Progress, it’s done in baby steps!

Please take some time to read this blog by Diabetes Dad This could be it…

I got teary eyed when I read this blog, my hopes for the dream of a cure soared! Will it be? Can it really be? Is it really progressing this quickly? Is this really what we are all waiting for, what will it be? I was filled with hope, hope for freedom. To be free of this disease. To be free of needles, the smell of insulin, the d-trash that seems to accumulate so quickly. Just to be FREE!

Then the announcement came – Biological Cure. A mini organ. A BioHub. BioHUB It would sense blood sugar and release insulin in REAL TIME?!?! Please, yes continue working on this scientific breakthrough!

An apology of sorts…

I don’t think Diabetes Dad has any reason to apologize. He never directly stated that a cure was within direct reach, but he did give hope. Hope that so many people are now angry over.

Hope is such a powerful thing. I hope for so many things as a sister of 2 t1’s and as the mother of a t1. I hope for days and nights of number in good ranges – not so high or so low that it can cause complications in the future. I hope for sleep. I hope that the supplies we use on a daily basis will work properly – that the meter reads correctly, that the pump works and delivers insulin correctly, the the cgm works properly. And I hope for a day when I can say “my brothers and my daughter are FREE from Type 1 Diabetes1” I won’t lose my sense of wonder or hope.

I don’t feel that Diabetes Dad was misleading, but that he, like so many of us, was full of excitement of the way that things are moving. And I’m so thankful and hopeful of the progress that has been made to this date.

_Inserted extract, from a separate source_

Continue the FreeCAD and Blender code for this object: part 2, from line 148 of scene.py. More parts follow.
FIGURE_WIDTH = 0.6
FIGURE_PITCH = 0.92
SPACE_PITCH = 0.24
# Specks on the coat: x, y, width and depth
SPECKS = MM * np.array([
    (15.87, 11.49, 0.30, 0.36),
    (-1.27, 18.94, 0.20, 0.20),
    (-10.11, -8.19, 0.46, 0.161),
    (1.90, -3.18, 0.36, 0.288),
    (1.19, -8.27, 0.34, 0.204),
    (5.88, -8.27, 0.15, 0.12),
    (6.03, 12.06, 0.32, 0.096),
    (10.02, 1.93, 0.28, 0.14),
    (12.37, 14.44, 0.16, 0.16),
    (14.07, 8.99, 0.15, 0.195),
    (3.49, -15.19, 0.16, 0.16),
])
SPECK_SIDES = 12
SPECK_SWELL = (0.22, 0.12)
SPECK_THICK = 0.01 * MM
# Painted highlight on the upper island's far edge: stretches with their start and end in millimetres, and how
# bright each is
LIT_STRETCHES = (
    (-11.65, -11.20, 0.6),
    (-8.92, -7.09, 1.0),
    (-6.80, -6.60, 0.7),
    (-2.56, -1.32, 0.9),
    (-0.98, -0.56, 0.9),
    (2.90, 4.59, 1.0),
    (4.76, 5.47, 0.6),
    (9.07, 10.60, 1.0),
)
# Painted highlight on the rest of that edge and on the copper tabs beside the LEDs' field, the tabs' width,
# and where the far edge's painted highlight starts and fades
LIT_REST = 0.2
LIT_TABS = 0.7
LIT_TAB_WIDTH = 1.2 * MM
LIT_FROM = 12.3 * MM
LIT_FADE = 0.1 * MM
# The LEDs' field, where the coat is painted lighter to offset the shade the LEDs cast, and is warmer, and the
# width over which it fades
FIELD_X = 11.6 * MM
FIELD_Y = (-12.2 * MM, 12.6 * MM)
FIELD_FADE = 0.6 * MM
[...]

Yesterday when I read Diabetes Dad’s article I posted on my Facebook page “Please let it be true! Not false hope”.
I was asked by a fellow D-Mom “What would “True” Mean to you. and what would “False hope” be? Like when you read it, what did you THINK it might be?”
My reply: “True that there would be a cure. That my two brothers and my daughter would be able to live their lives like the rest of us – no more needles, no vials of insulin, no more late nights of checking blood sugars and not wondering if my daughter will make it through the night.
No more fights with my daughter when it comes to site changes, or blood sugar checks. No more counting and weighing of carbs and food before getting to eat.
False hope – getting your hopes up, that a cure is just around the corner, only to find out that their idea of a cure isn’t what my idea of a cure its, and their around the corner and my around the corner are really a difference of 100 years.”

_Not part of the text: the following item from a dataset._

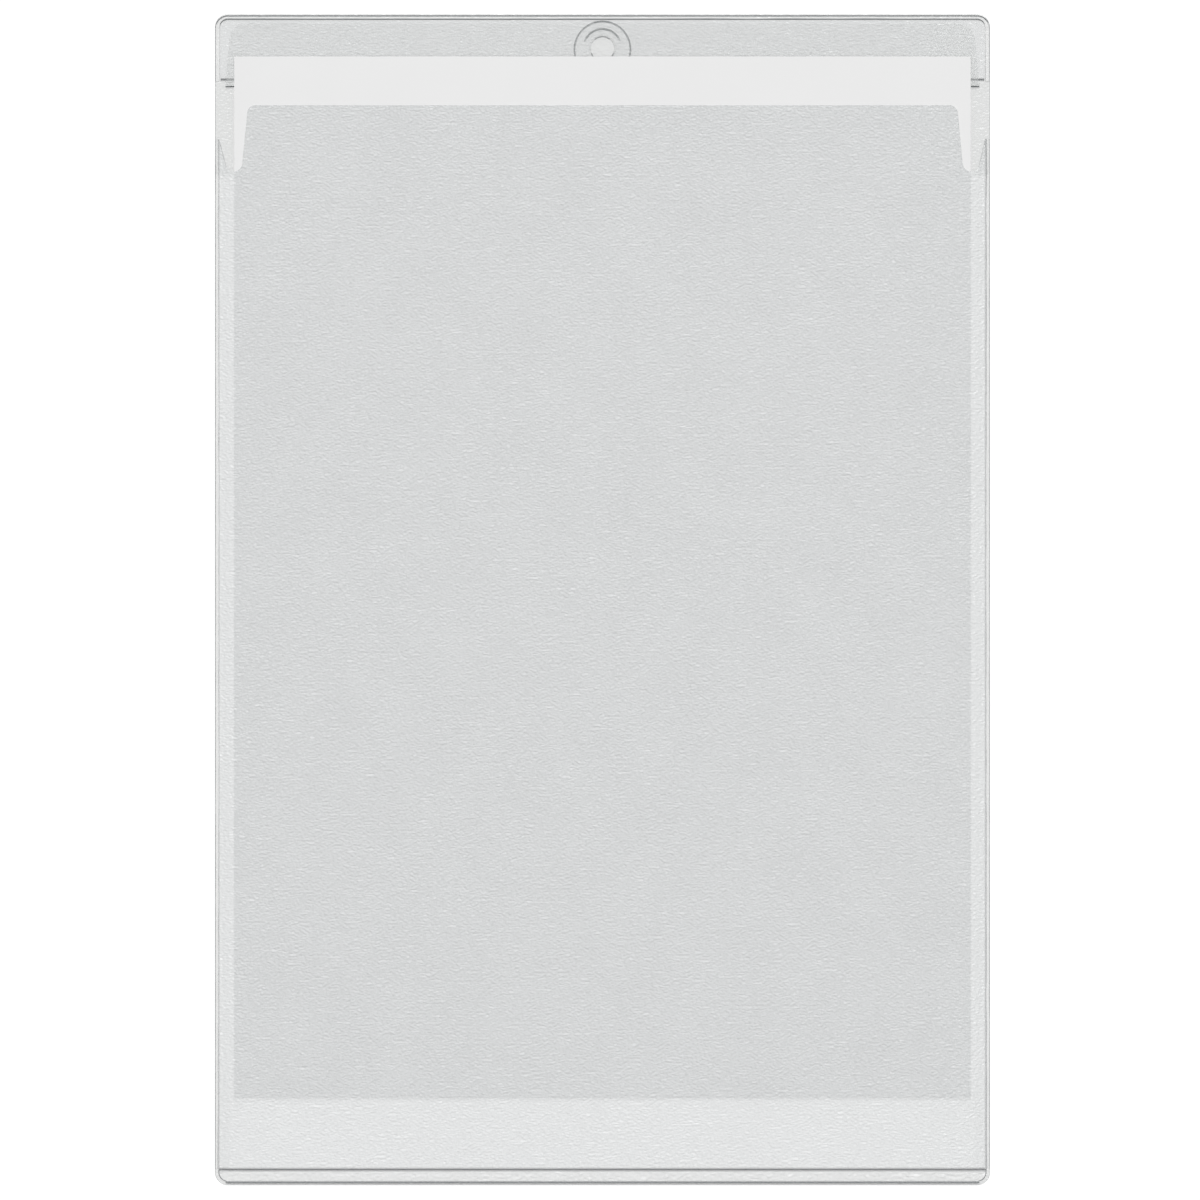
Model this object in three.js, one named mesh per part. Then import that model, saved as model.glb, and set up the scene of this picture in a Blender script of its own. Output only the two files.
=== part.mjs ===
// Clear film pocket for an A4 sheet, with a punched header, an eyelet and a closing flap.
// Millimetres. X runs across the pocket, Y along it towards the eyelet, and Z up out of the lying pocket.
// The origin is the middle of the pocket's underside.

import * as THREE from 'three';

// Insert sheet
const SHEET_WIDTH = 210;
const SHEET_LENGTH = 297;
const SHEET_THICKNESS = 0.1;
const SHEET_PULLED_OUT = 20.2;
const SHEET_SIDE_CLEARANCE = 3.9;
const SLIDING_CLEARANCE = 0.05;

// Film and the air between films that lie on each other
const FILM_THICKNESS = 0.2;
const FILM_GAP = 0.02;
const OUTER_CORNER_RADIUS = 3.7;

// Welds
const SIDE_WELD_WIDTH = 1.6;
const BOTTOM_WELD_WIDTH = 4.7;
const TOP_WELD_WIDTH = 1.3;
const CROSS_WELD_WIDTH = 0.85;

// Eyelet: a short barrel through the films, with a raised collar and a flange round it
const EYELET_HOLE_DIAMETER = 6.5;
const EYELET_BARREL_WALL = 0.5;
const EYELET_COLLAR_WIDTH = 1.95;
const EYELET_FLANGE_WIDTH = 2.85;
const EYELET_FLANGE_THICKNESS = 0.12;
const EYELET_COLLAR_HEIGHT = 0.1;
const EYELET_EDGE_CHAMFER = 0.05;
const EYELET_FILM_CLEARANCE = 0.05;
const EYELET_TO_TOP_WELD = 0.55;
const EYELET_TO_CROSS_WELD = 0.325;

// Front film: a tab stands up between two notches, and the side welds end where the notches begin
const TAB_ABOVE_SHEET = 6.3;
const TAB_CORNER_RADIUS = 2.4;
const TAB_CORNER_TO_NOTCH = 4.0;
const NOTCH_FROM_SIDE = 5.4;
const NOTCH_DEPTH = 18.9;
const NOTCH_RADIUS = 2.4;
const SIDE_WELD_BELOW_TAB = 9.7;

// Flap: the film runs on from the cross weld as a short hem, turns over at a crease and lies on the header
const MOUTH_TO_CREASE = 5.3;
const HEM_DEPTH = 2.0;
const FLAP_SIDE_MARGIN = 3.0;
const FLAP_TIP_INSET = 1.15;
const FLAP_TO_TOP_WELD = 1.5;
const FLAP_CORNER_RADIUS = 5;

// Fineness of the round shapes
const CORNER_STEPS = 10;
const ROUND_SEGMENTS = 64;

// Widths that follow, measured from the middle
const sheetHalfWidth = SHEET_WIDTH / 2;
const innerHalfWidth = sheetHalfWidth + SHEET_SIDE_CLEARANCE;
const halfWidth = innerHalfWidth + SIDE_WELD_WIDTH;
const flapRootHalfWidth = halfWidth - FLAP_SIDE_MARGIN;
const flapTipHalfWidth = flapRootHalfWidth - FLAP_TIP_INSET;
const notchX = halfWidth - NOTCH_FROM_SIDE;
const tabCornerX = notchX - TAB_CORNER_TO_NOTCH;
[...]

So now, I think of this conversation and ask myself – Is it true? Was it false hope? I believe it is true, that we are moving forward. That we are progressing in the right direction. Progress, is done in baby steps. Remember when we learned to walk. Baby steps!

It is hope-inspiring! False hope – NO! I don’t feel that the ‘teaser article’ “This could be it…” from March 4th gave me any false hope, in fact it inspires more hope. More hope for more small baby steps. More hope for moving forward.

I asked my 10 yr old daughter – what does CURE mean to you – her answer:
1. NO more needles
2. NO more pokes
3. Being able to go to friends’ houses all day.
4. Being able to spend the night at friends’ houses for birthdays.
5. Able to play non-stop

Free – just to be free! Free of tubing, free of needles, free of constant fear, free of constant supervision. FREE! Can you just imagine that feeling? To just BE FREE! What an amazing concept!

And I agree. The BioHub would do all of that! So would it be a cure? I think, that just maybe it would be!

Thank you! I look forward to reading more of the great things that DRI and Diabetes Dad write in the future!

I’m excited and hopeful as the scientists around the world continue to work towards being FREE of this disease.